LA HABANA, enero, www.cubanet.org. Durante mi niñez, había un mulato barbudo, con pinta de boxeador, que todos los días, a cualquier hora, tiraba un carretón de madera cargado de escombros por la Calzada de 10 de Octubre, en una u otra dirección. Vestía ropa hecha con saco de yute y fumaba en una pipa gigante las colillas que recogía del suelo.
Decían que era de Párraga, que había sido policía durante la dictadura de Batista, que tenía varios muertos en su haber, y que de tanto ocultarse y fingir demencia para escapar de la cárcel o el paredón, enloqueció. La última vez que lo vi, hace unos 20 años, ya no tiraba del carretón. Fue en una guagua, hace más de 15 años. Estaba muy viejo y mucho más flaco, y los pasajeros le huían, pero ya no por miedo, sino porque apestaba a rayos.

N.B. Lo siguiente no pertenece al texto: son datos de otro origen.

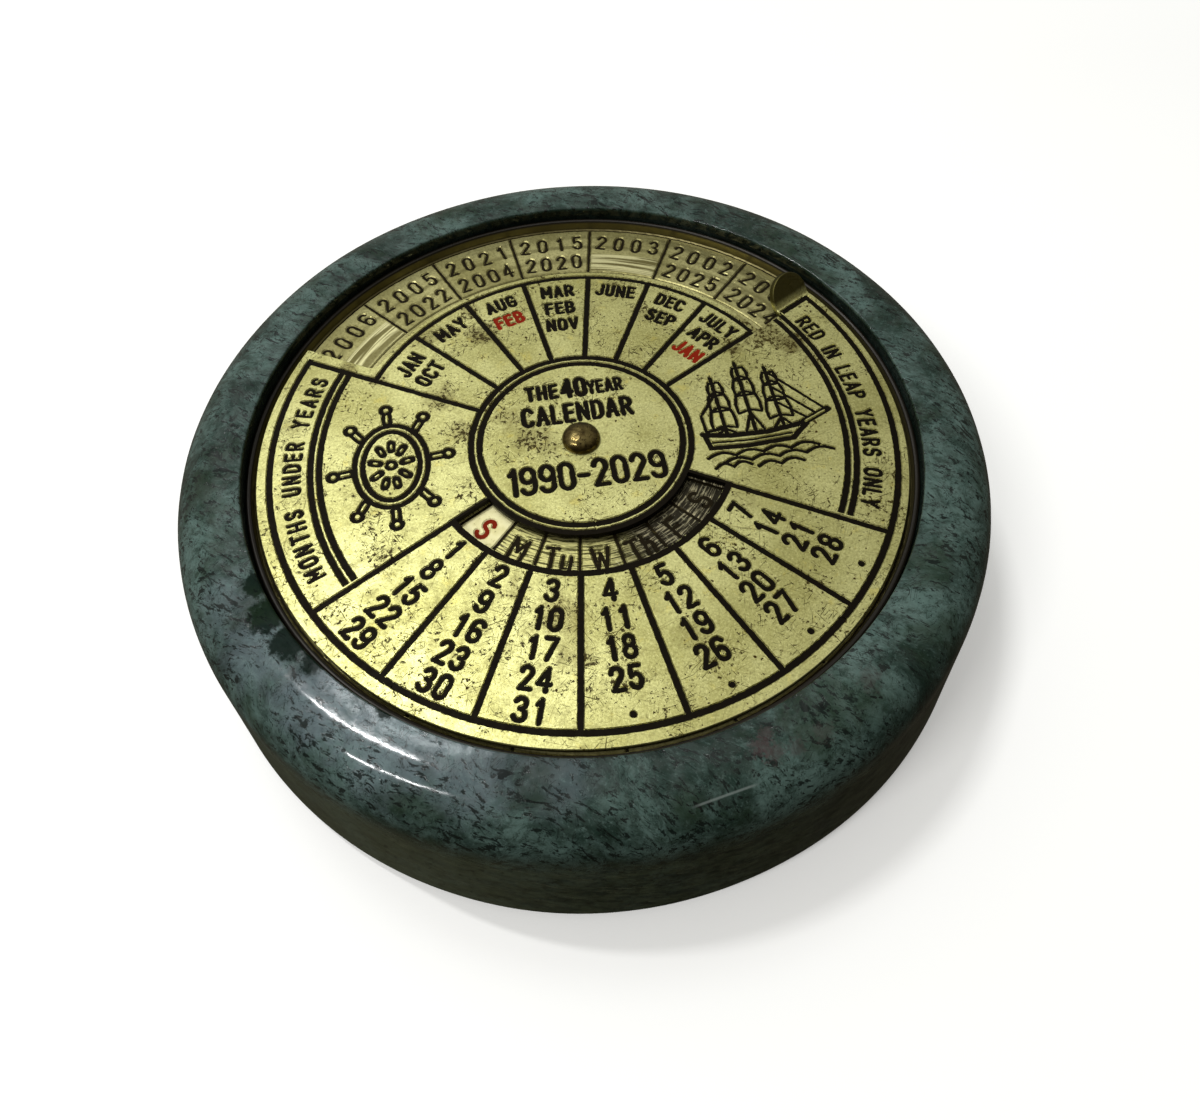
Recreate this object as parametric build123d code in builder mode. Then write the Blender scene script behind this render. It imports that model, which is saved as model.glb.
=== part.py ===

Mi infancia en La Víbora estuvo poblada de locos: Violeta, Guayaba, Pela-muertos, La Marquesa…Cada barrio habanero tenía sus locos, eran parte del paisaje. Pero el principal de todos, el Caballero de París, era un símbolo de la ciudad. Siempre digno, vestido de negro, la piel como de cera, el pecho forrado con periódicos, por dentro del chaquetón, si hacía frío, la barba anterior a la de los rebeldes de la Sierra Maestra, la larga y rizada melena muy anterior a la de Robert Plant.
El Caballero de París, La Habana 1958 |
El Caballero murió en un asilo, pocos años después que las autoridades lo recogieran. Lo pelaron y afeitaron, lo bañaron, y le asignaron, a costa del Estado, ropa limpia y cuotas de desayuno, almuerzo y comida. En la capital del paraíso revolucionario que querían mostrar a los visitantes solidarios, no era políticamente correcto que un loco, por muy emblemático que fuera, deambulara por la calle.
Tras la debacle del periodo especial, ya no hay recato en ocultar a los locos. Es más, a ciertos orates de la Habana Vieja, oportunamente disfrazados de personajes costumbristas ─ licencias mediante ─ los convirtieron en atracciones turísticas. Si las jineteras pueden, ¿por qué ellos no?
En La Habana siempre hubo muchos trastornados, pero no tantos como hay ahora. Hace unos años, Manolito Simonet y su Trabuco proclamaban, a ritmo de timba, que “en La Habana hay una pila de locos”.
Los locos de mi niñez eran amables y a veces hasta simpáticos. Ni remotamente incurrían en las impertinencias y hasta la agresividad de los que ahora veo por las aceras de La Habana asediar a los turistas o vociferar en las guaguas atestadas de gente sudorosa y angustiada por los problemas cotidianos.
Resulta sorprendente la cantidad de locos que dicen haber ganado grados en la Sierra, Girón o Angola. Algunos presumen de estar muy próximos a los Jefes, de hablar de tú a tú con ellos. La gente comenta que “se quemaron por culpa de esto”.
Pero hay los que prorrumpen en improperios contra el gobierno si alguien los provoca con la pregunta “¿fulano, tú eres comunista?”.
Otros locos, en las guaguas o las esquinas, berrean boleros (Benny Moré parece ser su preferido), rancheras mexicanas o baladas de José José y Nelson Ned.
Muchos pasaron del alcoholismo a la demencia. Lo peor es que todavía apestan a alcohol. La bebida, sumada al hambre, complica considerablemente las cosas. Máxime si pasaron por la cárcel. O por Mazorra, que no es mucho mejor.
Suelen pedir comida o dinero ─ preferiblemente chavitos ─ en los alrededores de las cafeterías en divisa. A algunos les brilla el odio en sus ojos, como si todos fuéramos culpables de lo que pasa.
A veces escucho a orates decir ciertas verdades que los cuerdos no se atreven a expresar alto y claro. Y de veras que no logro entender por qué a alguien le puede causar risa. Como si no fuera mucho más disparatado el delirante y gastado discurso oficial. Como si todos no fuéramos, de un modo u otro, pacientes del gran manicomio en que nos convirtieron el país ciertos locos con carnet de revolucionarios.